Before government agents scared me...
Speaking of Nick Fury, which I was in my last post, here’s the cover of the very first Marvel comic I ever bought with my own money — Strange Tales #135, which featured the debut of “Nick Fury, Agent of SHIELD,” a glorious 12-page story scripted by Stan “The Man” Lee and drawn by the great Jack “King” Kirby. (The bonus was a fantastic 10-page Doctor Strange story by Steve Ditko in the back of the book.) This was May 1965, I was 10 years old, the comic cost only 12¢, and of course the cover caught my eye. After all, I’d just spent eight months watching The Man from UNCLE on TV and had only that month seen Goldfinger for the first time — and I was still too young to see government agents as threatening. Very, very neat stuff for a youngster living in the middle of the Cold War.
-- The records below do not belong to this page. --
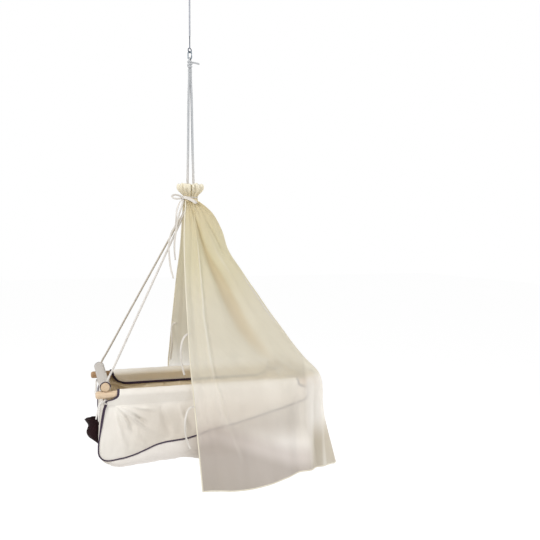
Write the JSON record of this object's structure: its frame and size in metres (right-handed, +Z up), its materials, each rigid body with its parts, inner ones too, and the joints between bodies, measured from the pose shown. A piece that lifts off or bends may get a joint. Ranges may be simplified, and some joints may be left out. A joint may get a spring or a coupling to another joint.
{
  "type": "hanging baby cradle",
  "caption": "Fabric trough cradle on wooden rails and crossbars, hung by ropes from a carabiner, cable and ceiling plate, with a gathered veil over its head end.",
  "frame": {"origin": "middle of the ceiling plate's top face, which lies against the ceiling", "axes": "+Z up, +X towards the cradle's head end, under the veil, and -Y its near side"},
  "size_m": [1.1247, 0.5786, 2.1876],
  "materials": {
    "wood": "planed pale wood, clear oil",
    "canvas": "heavy off-white cotton canvas",
    "piping": "dark purple-grey cotton bias binding",
    "rope": "three-strand cotton rope",
    "veil": "light cream cotton voile",
    "tie": "white cotton cord and tape",
    "pouch": "dark brown ribbed cloth",
    "steel": "zinc-plated steel",
    "cable": "grey plastic-coated hanging cable",
    "mattress": "cotton-covered mattress pad"
  },
  "bodies": {
    "ceiling_mount": {"ceiling_plate": "steel", "ceiling_eye": "steel"},
    "link": {"ceiling_link": "steel"},
    "cable": {"cable_upper_ring": "steel", "cable": "cable", "cable_lower_ring": "steel"},
    "carabiner": {"carabiner": "steel", "gate_pin": "steel"},
    "gate": {"carabiner_gate": "steel"},
    "mattress": {"mattress": "mattress"},
    "cradle": {"near_rail": "wood", "far_rail": "wood", "foot_crossbar": "wood", "head_crossbar": "wood", "foot_near_rope": "rope", "foot_near_knot": "rope", "foot_near_upper_tail": "rope", "foot_near_lower_tail": "rope", "foot_near_bar_binding": "piping", "foot_far_rope": "rope", "foot_far_knot": "rope", "foot_far_upper_tail": "rope", "foot_far_lower_tail": "rope", "foot_far_bar_binding": "piping", "head_near_rope": "rope", "head_near_knot": "rope", "head_near_upper_tail": "rope", "head_near_lower_tail": "rope", "head_near_bar_binding": "piping", "head_far_rope": "rope", "head_far_knot": "rope", "head_far_upper_tail": "rope", "head_far_lower_tail": "rope", "head_far_bar_binding": "piping", "top_knot": "rope", "foot_end_panel": "canvas", "head_end_panel": "canvas", "base_panel": "canvas", "near_side_panel": "canvas", "far_side_panel": "canvas", "near_piping": "piping", "far_piping": "piping", "near_sleeve_binding": "piping", "far_sleeve_binding": "piping", "foot_pouch": "pouch", "veil_near_panel": "veil", "veil_head_panel": "veil", "veil_far_panel": "veil", "veil_gather": "veil", "drawstring": "tie", "drawstring_long_tail": "tie", "drawstring_short_tail": "tie", "near_upper_tie": "tie", "near_lower_tie": "tie", "far_upper_tie": "tie", "far_lower_tie": "tie"}
  },
  "joints": [
    {"name": "sway_side", "type": "hinge", "parent": "ceiling_mount", "child": "link", "pos_m": [0, 0, -0.0313], "axis": [1, 0, 0], "range_deg": [-15, 15]},
    {"name": "sway_end", "type": "hinge", "parent": "link", "child": "cable", "pos_m": [0, 0, -0.0555], "axis": [0, 1, 0], "range_deg": [-15, 15]},
    {"name": "carabiner_turn", "type": "hinge", "parent": "cable", "child": "carabiner", "pos_m": [0, 0, -0.35245], "axis": [0, 0, 1], "range_deg": [-65, 15]},
    {"name": "gate_open", "type": "hinge", "parent": "carabiner", "child": "gate", "pos_m": [0.00693, -0.004, -0.3722], "axis": [-0.5, -0.866, 0], "range_deg": [0, 25], "stiffness_Nm_per_rad": 0.02, "springref_deg": -11.46},
    {"name": "cradle_rock", "type": "hinge", "parent": "carabiner", "child": "cradle", "pos_m": [0, 0, -0.383], "axis": [0.866, -0.5, 0], "range_deg": [-12, 12]},
    {"name": "mattress_lift", "type": "slide", "parent": "cradle", "child": "mattress", "axis": [0, 0, 1], "range_m": [0, 0.12]}
  ]
}
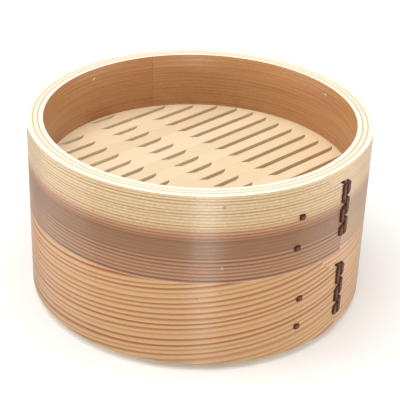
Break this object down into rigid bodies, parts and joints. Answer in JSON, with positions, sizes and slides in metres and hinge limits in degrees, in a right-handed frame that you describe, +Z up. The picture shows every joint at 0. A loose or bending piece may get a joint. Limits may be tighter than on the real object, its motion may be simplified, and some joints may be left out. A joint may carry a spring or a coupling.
{
  "type": "steamer basket",
  "caption": "Round stacking steamer basket: laminated wooden hoop tiers with slatted bamboo racks and a foot ring that nests in the mouth of the tier below.",
  "frame": {"origin": "centre of the lower foot ring's bottom face, where the stack stands", "axes": "+Z up along the hoops' axis, -Y the front; the lapped and laced end of each outer hoop is at the front right (+X, -Y)"},
  "size_m": [0.21, 0.21, 0.115],
  "materials": {
    "upper_band_wood": "sanded, unfinished",
    "lower_band_wood": "sanded, unfinished",
    "hoop_edge_wood": "sanded, unfinished",
    "inner_wood": "sanded, unfinished",
    "slat_bamboo": "planed, unfinished",
    "bamboo_peg": "cut end grain",
    "cherry_bark": "satin bark"
  },
  "bodies": {
    "lower_tier": {"lower_outer_band": "lower_band_wood", "lower_middle_ring": "hoop_edge_wood", "lower_inner_ring": "inner_wood", "lower_support_ring": "inner_wood", "lower_foot_ring": "inner_wood", "lower_slat_01": "slat_bamboo", "lower_slat_02": "slat_bamboo", "lower_slat_03": "slat_bamboo", "lower_slat_04": "slat_bamboo", "lower_slat_05": "slat_bamboo", "lower_slat_06": "slat_bamboo", "lower_slat_07": "slat_bamboo", "lower_slat_08": "slat_bamboo", "lower_slat_09": "slat_bamboo", "lower_slat_10": "slat_bamboo", "lower_slat_11": "slat_bamboo", "lower_slat_12": "slat_bamboo", "lower_slat_13": "slat_bamboo", "lower_slat_14": "slat_bamboo", "lower_slat_15": "slat_bamboo", "lower_slat_16": "slat_bamboo", "lower_rack_rod_front": "bamboo_peg", "lower_rack_rod_back": "bamboo_peg", "lower_band_lacing": "cherry_bark", "lower_band_tacks": "cherry_bark", "lower_rim_pegs": "bamboo_peg", "lower_base_pegs": "bamboo_peg"},
    "upper_tier": {"upper_outer_band": "upper_band_wood", "upper_middle_ring": "hoop_edge_wood", "upper_inner_ring": "inner_wood", "upper_support_ring": "inner_wood", "upper_foot_ring": "inner_wood", "upper_slat_01": "slat_bamboo", "upper_slat_02": "slat_bamboo", "upper_slat_03": "slat_bamboo", "upper_slat_04": "slat_bamboo", "upper_slat_05": "slat_bamboo", "upper_slat_06": "slat_bamboo", "upper_slat_07": "slat_bamboo", "upper_slat_08": "slat_bamboo", "upper_slat_09": "slat_bamboo", "upper_slat_10": "slat_bamboo", "upper_slat_11": "slat_bamboo", "upper_slat_12": "slat_bamboo", "upper_slat_13": "slat_bamboo", "upper_slat_14": "slat_bamboo", "upper_slat_15": "slat_bamboo", "upper_slat_16": "slat_bamboo", "upper_rack_rod_front": "bamboo_peg", "upper_rack_rod_back": "bamboo_peg", "upper_band_lacing": "cherry_bark", "upper_band_tacks": "cherry_bark", "upper_rim_pegs": "bamboo_peg", "upper_base_pegs": "bamboo_peg"}
  },
  "joints": [
    {"name": "upper_tier_lift", "type": "slide", "parent": "lower_tier", "child": "upper_tier", "axis": [0, 0, 1], "range_m": [0, 0.08]}
  ]
}
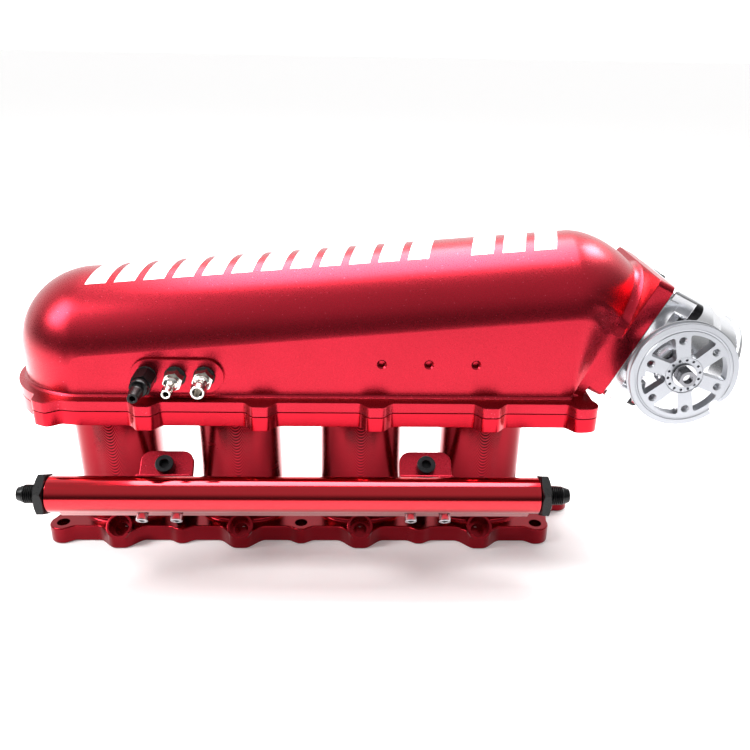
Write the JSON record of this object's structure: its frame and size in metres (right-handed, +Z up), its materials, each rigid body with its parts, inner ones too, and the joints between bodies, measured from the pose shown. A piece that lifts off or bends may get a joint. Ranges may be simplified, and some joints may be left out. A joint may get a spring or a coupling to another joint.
{
  "type": "intake manifold",
  "caption": "Billet intake manifold with oval runners, domed bolted plenum, fuel rail and an angled cable throttle body.",
  "frame": {"origin": "middle of the port row on the flat underside of the head flange", "axes": "+X along the port row towards the throttle body, -Y to the injector side, +Z up through the runners to the plenum"},
  "size_m": [0.5513, 0.1922, 0.2421],
  "materials": {
    "red_anodised": "satin red anodised",
    "polished_red": "polished red anodised",
    "black_anodised": "black anodised",
    "black_steel": "black oxide",
    "machined_aluminium": "bright machined",
    "nickel_plate": "nickel plated brass",
    "stainless_steel": "plain stainless",
    "rubber": "moulded black",
    "gasket": "fibre sheet",
    "black_plastic": "moulded black"
  },
  "bodies": {
    "manifold": {"runner_base": "red_anodised", "plenum_lid": "red_anodised", "plenum_seal": "rubber", "joint_bolt_01": "stainless_steel", "joint_bolt_02": "stainless_steel", "joint_bolt_03": "stainless_steel", "joint_bolt_04": "stainless_steel", "joint_bolt_05": "stainless_steel", "joint_bolt_06": "stainless_steel", "joint_bolt_07": "stainless_steel", "joint_bolt_08": "stainless_steel", "joint_bolt_09": "stainless_steel", "joint_bolt_10": "stainless_steel", "joint_bolt_11": "stainless_steel", "joint_bolt_12": "stainless_steel", "vacuum_washer_1": "rubber", "vacuum_washer_2": "rubber", "vacuum_washer_3": "rubber", "vacuum_check_fitting": "black_anodised", "vacuum_nipple_small": "nickel_plate", "vacuum_nipple_large": "nickel_plate", "fuel_rail": "polished_red", "rail_seal_left": "rubber", "rail_seal_right": "rubber", "rail_fitting_left": "black_anodised", "rail_fitting_right": "black_anodised", "rail_bracket_left": "red_anodised", "rail_bracket_right": "red_anodised", "bracket_bolt_left": "black_steel", "bracket_bolt_right": "black_steel", "rail_screw_1": "stainless_steel", "rail_screw_2": "stainless_steel", "rail_screw_3": "stainless_steel", "rail_screw_4": "stainless_steel", "throttle_housing": "machined_aluminium", "throttle_gasket": "gasket", "throttle_bolt_1": "black_steel", "throttle_bolt_2": "black_steel", "throttle_bolt_3": "black_steel", "throttle_bolt_4": "black_steel", "shaft_bush_front": "stainless_steel", "shaft_bush_rear": "stainless_steel", "idle_stop_screw": "stainless_steel", "idle_stop_nut": "stainless_steel", "position_sensor": "black_plastic", "sensor_screw_1": "stainless_steel", "sensor_screw_2": "stainless_steel", "return_spring": "stainless_steel"},
    "throttle_valve": {"throttle_shaft": "stainless_steel", "butterfly": "machined_aluminium", "butterfly_screw_1": "stainless_steel", "butterfly_screw_2": "stainless_steel", "cable_wheel": "machined_aluminium", "lock_washer": "stainless_steel", "shaft_nut": "stainless_steel"}
  },
  "joints": [
    {"name": "throttle_turn", "type": "hinge", "parent": "manifold", "child": "throttle_valve", "pos_m": [0.27212, 0, 0.15843], "axis": [0, 1, 0], "range_deg": [0, 80], "stiffness_Nm_per_rad": 0.4, "springref_deg": -34.38}
  ]
}
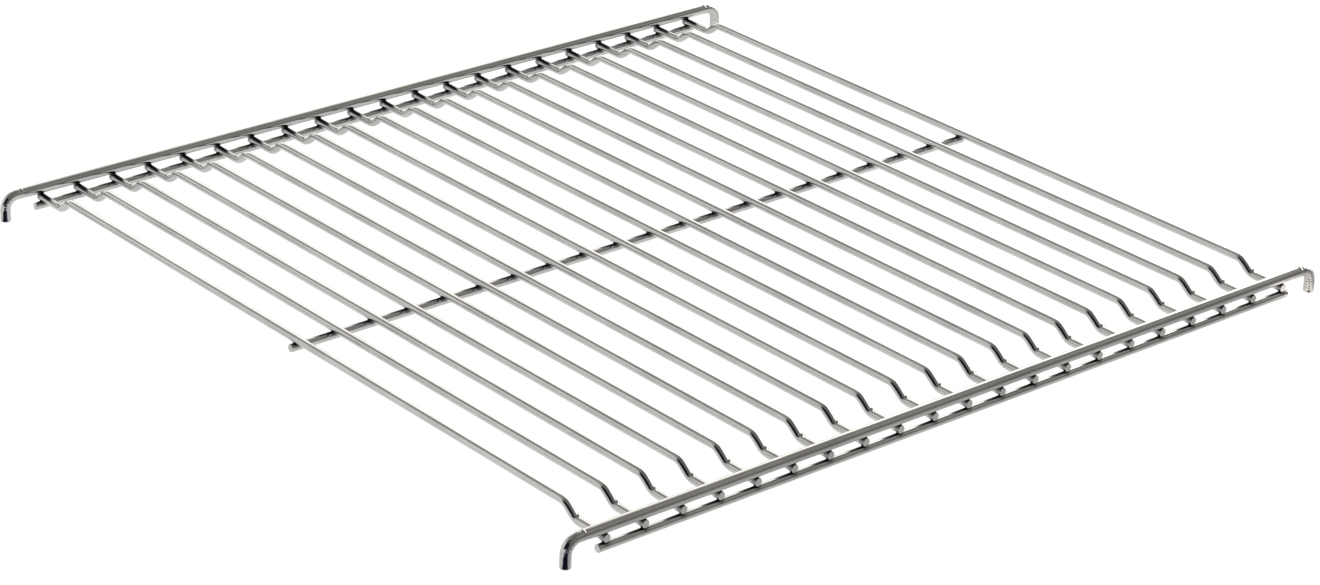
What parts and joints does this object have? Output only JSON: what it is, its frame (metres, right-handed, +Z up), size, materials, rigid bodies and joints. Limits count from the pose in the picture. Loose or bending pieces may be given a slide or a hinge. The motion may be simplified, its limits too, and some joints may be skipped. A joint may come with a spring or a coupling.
{
  "type": "wire shelf",
  "caption": "Chrome-plated welded wire shelf: stepped cross wires pass under heavy side rails whose ends turn down as feet, with lower edge rods and a centre tie rod.",
  "frame": {"origin": "middle of the shelf in plan, at the height of the feet's ends", "axes": "+X along the heavy rails, +Y along the cross wires towards the back rail, +Z up"},
  "size_m": [0.5652, 0.5434, 0.0186],
  "materials": {
    "wire_chrome": "bright chrome plate over drawn round wire, with faint drawing lines, dull heat marks at the welds and small forming marks at the bends",
    "rail_chrome": "chrome plate over drawn round bar, a little darker, with forming marks where the ends turn down"
  },
  "bodies": {
    "root": {"cross_wire_01": "wire_chrome", "cross_wire_02": "wire_chrome", "cross_wire_03": "wire_chrome", "cross_wire_04": "wire_chrome", "cross_wire_05": "wire_chrome", "cross_wire_06": "wire_chrome", "cross_wire_07": "wire_chrome", "cross_wire_08": "wire_chrome", "cross_wire_09": "wire_chrome", "cross_wire_10": "wire_chrome", "cross_wire_11": "wire_chrome", "cross_wire_12": "wire_chrome", "cross_wire_13": "wire_chrome", "cross_wire_14": "wire_chrome", "cross_wire_15": "wire_chrome", "cross_wire_16": "wire_chrome", "cross_wire_17": "wire_chrome", "cross_wire_18": "wire_chrome", "cross_wire_19": "wire_chrome", "cross_wire_20": "wire_chrome", "cross_wire_21": "wire_chrome", "front_lower_rod": "wire_chrome", "back_lower_rod": "wire_chrome", "centre_rod": "wire_chrome", "front_rail": "rail_chrome", "back_rail": "rail_chrome"}
  },
  "joints": []
}
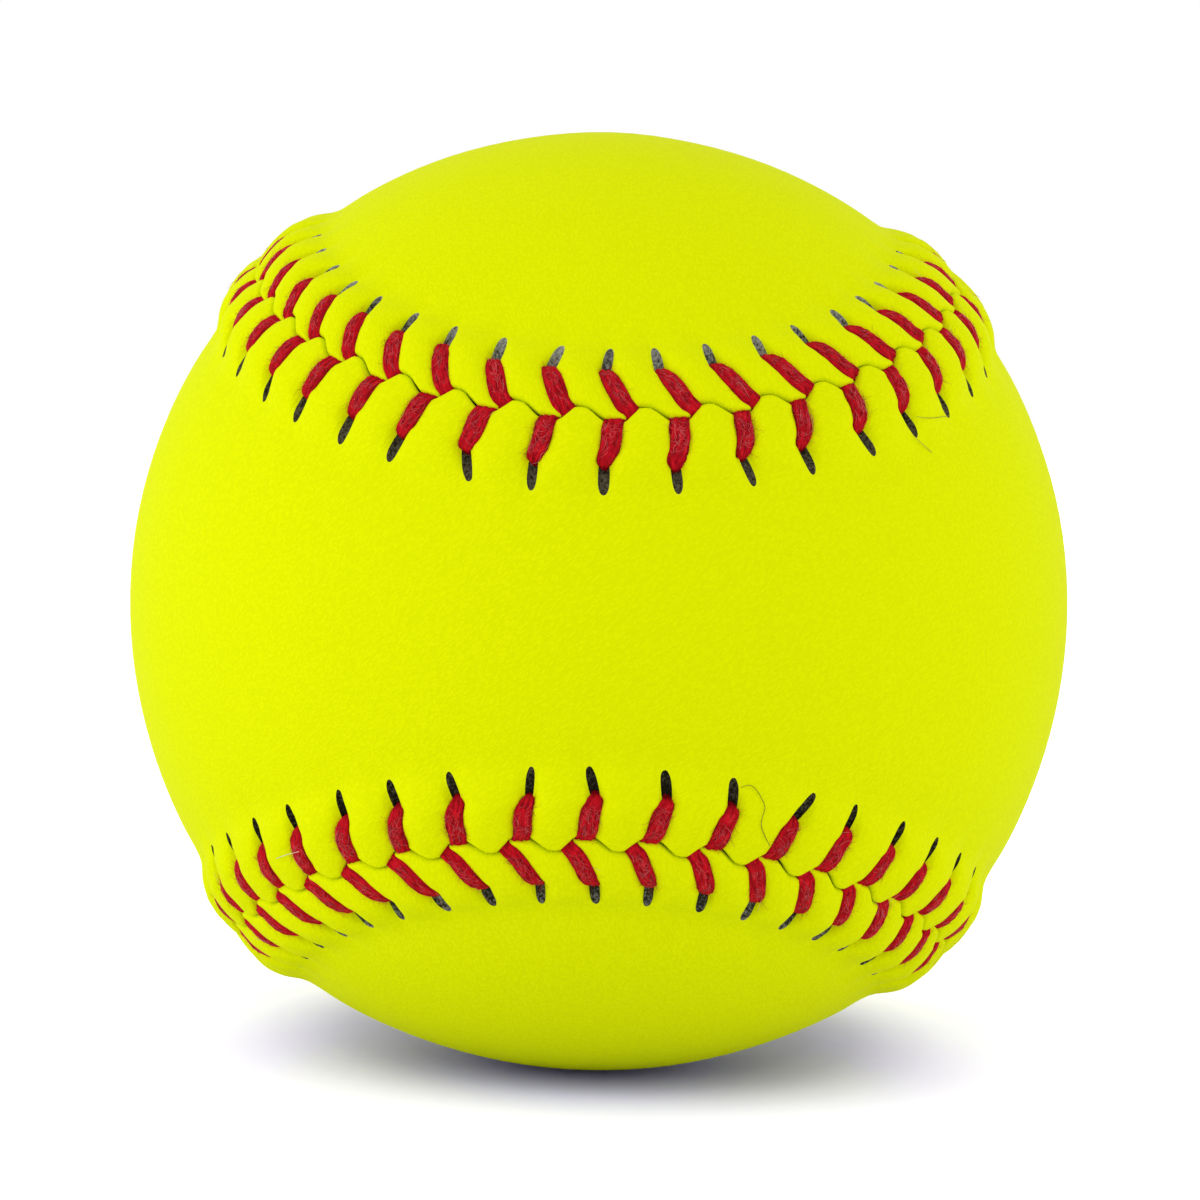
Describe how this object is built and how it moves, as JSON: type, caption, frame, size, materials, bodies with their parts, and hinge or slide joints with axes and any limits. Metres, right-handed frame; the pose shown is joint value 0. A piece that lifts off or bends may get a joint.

Anyway, I collected that first full uninterrupted run of SHIELD stories right through 1968 or 1969, then sold them all for pennies when I moved away to college in 1972. I wish to God I still had ’em. But here’s the good news. While web-browsing yesterday afternoon, I discovered that all the episodes (Strange Tales #135-153) right up to Jim Steranko’s groundbreaking run have been collected for the very first time into a hardcover book as part of the Marvel Masterworks series; they’ve also thrown in Fury’s appearance with Captain America in Tales of Suspense #78 (1966) and his 1963 pre-SHIELD appearance in Fantastic Four #21 (1963). Naturally, I ordered a copy right away. I’ve been dying to read these tales again for more than two decades. (I imagine the Steranko tales will appear eventually in a Marvel Masterworks: Nick Fury Vol. 2, and I’ll order the book as soon as I hear of it. But those mindblowing, state-of-the-art stories, which shook up the comics industry in the late 1960s, were republished a few years ago in a paperback edition, so I’ve revisited them recently. It’ll be great to have them in hardcover, though.)
Life is good.
1 Comments:
I kinda preferred him when he was with his Howling Commandos. This is probably the result of an army brat upbringing. In a weird coincidence, I bought my first comic when I was 10 - in 1967 in Bad Kreuznach, Germany. (Rawhide Kid, for those of you following along at home).